If you asked them, all advisers would say they do this. After all, they have a fiduciary duty to act in the best interests of the client. But how do you find the advisers who follow through with a clientfirst attitude in the service they provide?
Mr. Richards has four tips for finding trustworthy advisers that you can apply when interviewing candidates to run your portfolio. The first has to do with an adviser's treatment of the issue of compensation, or payment for services. "If an adviser is comfortable having this conversation, that's a good thing," he said.
Watch out for advisers who try to dodge the issue or act evasive. "You tend not to have a clear conversation with them," Mr. Richards said.
Fees are a given when you deal with an adviser. They're paid either through a fee based on the assets in your account - maybe 1 to 2 per cent each year - or through investments recommended by the adviser. There can be commissions to buy securities and to own them on an ongoing basis, as with mutual funds.
Fees are nothing to be squeamish about for both advisers and clients if they represent payment for valuable services like portfolio building and financial planning. Unfortunately, some advisers are sellers of investments and nothing more. "There's an element of the business that is successful not because of the value they bring, but because they're great salespeople," Mr. Richards said.
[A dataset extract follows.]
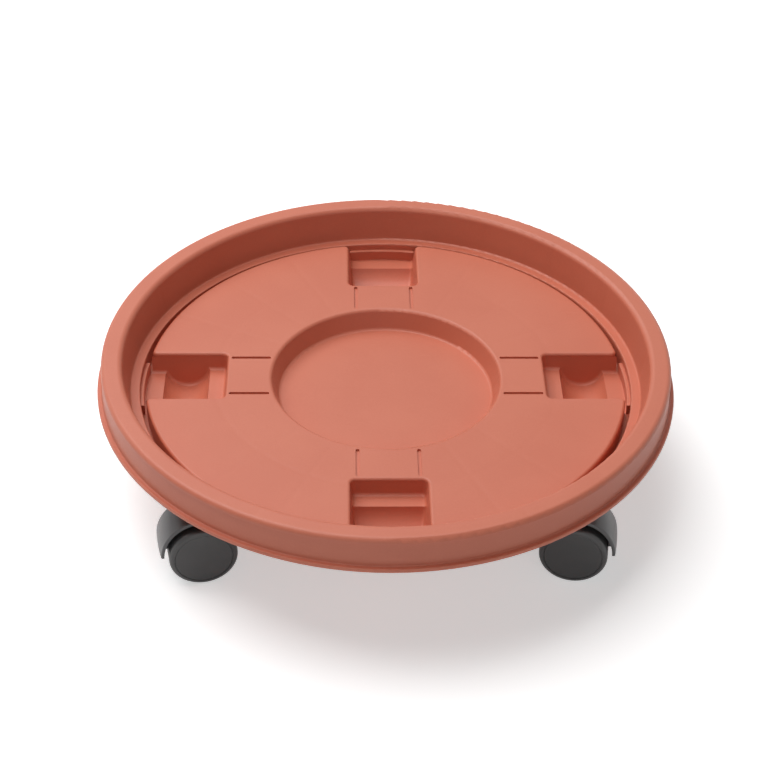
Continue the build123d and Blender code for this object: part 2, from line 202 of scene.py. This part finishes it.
class StageLook(bpy.types.PropertyGroup):
    """Camera, lamps and floor."""
    lens: bpy.props.FloatProperty(
        name="Lens", description="Focal length on a 36 mm sensor", unit="CAMERA", default=89.56)
    camera_place: bpy.props.FloatVectorProperty(
        name="Camera place", description="Where the camera stands",
        subtype="TRANSLATION", size=3, default=(-0.02783, -0.92037, 0.76807))
    camera_turn: bpy.props.FloatVectorProperty(
        name="Camera turn", description="Elevation, turn about the vertical, and roll",
        subtype="EULER", size=3,
        default=(math.radians(36.4474), math.radians(1.7317), math.radians(-1.0586)))
    camera_shift: bpy.props.FloatVectorProperty(
        name="Camera shift", description="Shift of the picture, as parts of its width",
        size=2, precision=5, default=(-0.00846, -0.04146))
    floor_colour: bpy.props.FloatVectorProperty(
        name="Floor colour", description="Pale floor", subtype="COLOR", size=3, min=0, max=1,
        default=(0.94, 0.94, 0.94))
    floor_lift: bpy.props.FloatProperty(
        name="Floor lift", description="Light the floor adds where it is seen, without lighting others",
        min=0, max=1, default=0.48)
    white_from: bpy.props.FloatVectorProperty(
        name="White from", description="Distances where the floor starts to turn and is all white",
        unit="LENGTH", size=2, default=(0.30, 0.90))
    sky_strength: bpy.props.FloatProperty(
        name="Sky strength", description="Even light from all round", min=0, max=2, default=0.05)
    key_power: bpy.props.FloatProperty(
        name="Key power", description="Lamp behind the tray on the left", unit="POWER", default=46.0)
    fill_power: bpy.props.FloatProperty(
        name="Fill power", description="Low lamp in front", unit="POWER", default=5.0)


# Node helpers


class Wiring:
    """Adds nodes to one node tree and links them."""

    def __init__(self, tree):
        self.tree = tree
        self.column = 0

    def put(self, kind, wires=None, **settings):
        """A new node of a kind, with its settings, and its inputs set or linked."""
        made = self.tree.nodes.new(kind)
        self.column += 1
        made.location = (self.column * NODE_STEP + NODE_START, 0)
        for name, value in settings.items():
            setattr(made, name, value)
        for name, value in (wires or {}).items():
            if isinstance(value, bpy.types.NodeSocket):
                self.tree.links.new(value, made.inputs[name])
            else:
                made.inputs[name].default_value = value
        return made

    def maths(self, operation, *values):
        """Result of a Math node."""
        wires = dict(enumerate(values))
        return self.put("ShaderNodeMath", wires, operation=operation).outputs[0]

    def spread(self, value, low, high, new_low=0.0, new_high=1.0):
        """A value mapped smoothly from one range to another."""
        wires = {
            "Value": value,
            "From Min": low,
            "From Max": high,
            "To Min": new_low,
            "To Max": new_high,
        }
        made = self.put("ShaderNodeMapRange", wires, interpolation_type="SMOOTHSTEP")
        return made.outputs["Result"]

    def swing(self, value, middle, reach):
        """A noise value turned into a roughness that swings about a middle one."""
        return self.spread(value, NOISE_LOW, NOISE_HIGH, middle - reach[0], middle + reach[1])

    def noise(self, vector, scale, detail=2.0, roughness=0.5):
        """Value of a noise texture."""
        wires = {"Vector": vector, "Scale": scale, "Detail": detail, "Roughness": roughness}
        return self.put("ShaderNodeTexNoise", wires).outputs["Fac"]

    def mix(self, factor, first, second):
        """Two colours mixed."""
        made = self.put("ShaderNodeMix", data_type="RGBA")
        for slot, value in ((0, factor), (6, first), (7, second)):
            if isinstance(value, bpy.types.NodeSocket):
                self.tree.links.new(value, made.inputs[slot])
            else:
                made.inputs[slot].default_value = value
        return made.outputs[2]

    def group(self, tree, **wires):
        """A node group placed here; underscores in the names stand for spaces."""
        made = self.put("ShaderNodeGroup", node_tree=tree)
        for name, value in wires.items():
            socket = made.inputs[name.replace("_", " ")]
            if isinstance(value, bpy.types.NodeSocket):
                self.tree.links.new(value, socket)
            else:
                socket.default_value = value
        return made.outputs


def new_group(name, inputs, outputs):
    """An empty node group with named sockets: (tree, inside inputs, inside output node)."""
    tree = bpy.data.node_groups.new(name, "ShaderNodeTree")
    for label, kind, value in inputs:
        socket = tree.interface.new_socket(label, in_out="INPUT", socket_type=kind)
        if value is not None:
            socket.default_value = value
    for label, kind in outputs:
        tree.interface.new_socket(label, in_out="OUTPUT", socket_type=kind)
    inside = tree.nodes.new("NodeGroupInput")
    end = tree.nodes.new("NodeGroupOutput")
    return tree, inside.outputs, end


def rgba(colour):
    """A colour with its alpha."""
    return (*colour, 1.0)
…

A second tip for finding a client-friendly adviser is to look for good communication skills. The financial sector is a jargon factory and it's easy to lapse into a mode of conversing where at least a little bit of technical talk creeps in. Instead of fees, an adviser might talk about MERs (management expense ratios) or DSCs (deferred sales charges). Instead of stocks and bonds or guaranteed investment certificates, they talk about equities and fixed income. Instead of the risk of losing money, they talk about volatility.
Mr. Richards said it all comes down to whether an adviser talks to you in a language you can understand. "Are they putting it into plain English? It takes more effort to do that."
A third tip to consider is the extent to which an adviser asks questions about your personal situation. Mr. Richards noted that people must complete a know-your-client (KYC) form when they sign on with an adviser, but he said they're too simplistic to be of much use in sizing up a new customer's needs.
For example, one firm's KYC form ask clients to describe their risk tolerance in terms like "none," "very low," "low," "low medium" and so forth. A more personalized approach would be for an adviser to discuss your previous experience as an investor and ask about your reactions to the market ups and downs you've seen.
The stock market volatility that began last summer is a perfect example. A clients-first adviser would probably want to know how you reacted - did you put some money into the market, do nothing or sell some investments - to get a realworld indication of your risk tolerance.
A fourth tip suggested by Mr. Richards is to seek an adviser who makes time for you as a client. "From an adviser's perspective, time is a scarce resource," he explains. "So there's a tendency to say, okay, how quickly can I get past this client to the next one?"
Making time for clients doesn't just mean having a face-to-face meeting once a year. If you call your adviser on the phone or send an e-mail, will you get a prompt reply? Will it be your adviser or a close associate who gets back to you, or do they delegate these matters to flunkies while reserving their time for the hand-holding of rich clients?
The ideal adviser would seemingly be one you could trust implicitly, but Mr. Richards said he's uncomfortable with the idea of encouraging investors to seek this kind of an advisory relationship. He believes, sensibly, that no matter how good their advisers are, individual investors have to be at least a little involved in the running of their portfolios. "To be prudent," he said, "people have to take a certain level of responsibility."
Attributes of the trustworthy adviser
1. Is comfortable with speaking to clients about fees and commissions: Evasiveness on this topic is a warning signal.
2. Has good communications skills: Talks in everyday language and provides clear explanations for what little jargon gets used.
3. Asks questions: Displays curiosity and interest about you as a person.
4. Makes time for clients: Replies promptly to inquiries and doesn't make clients feel like they're imposing on a busy person.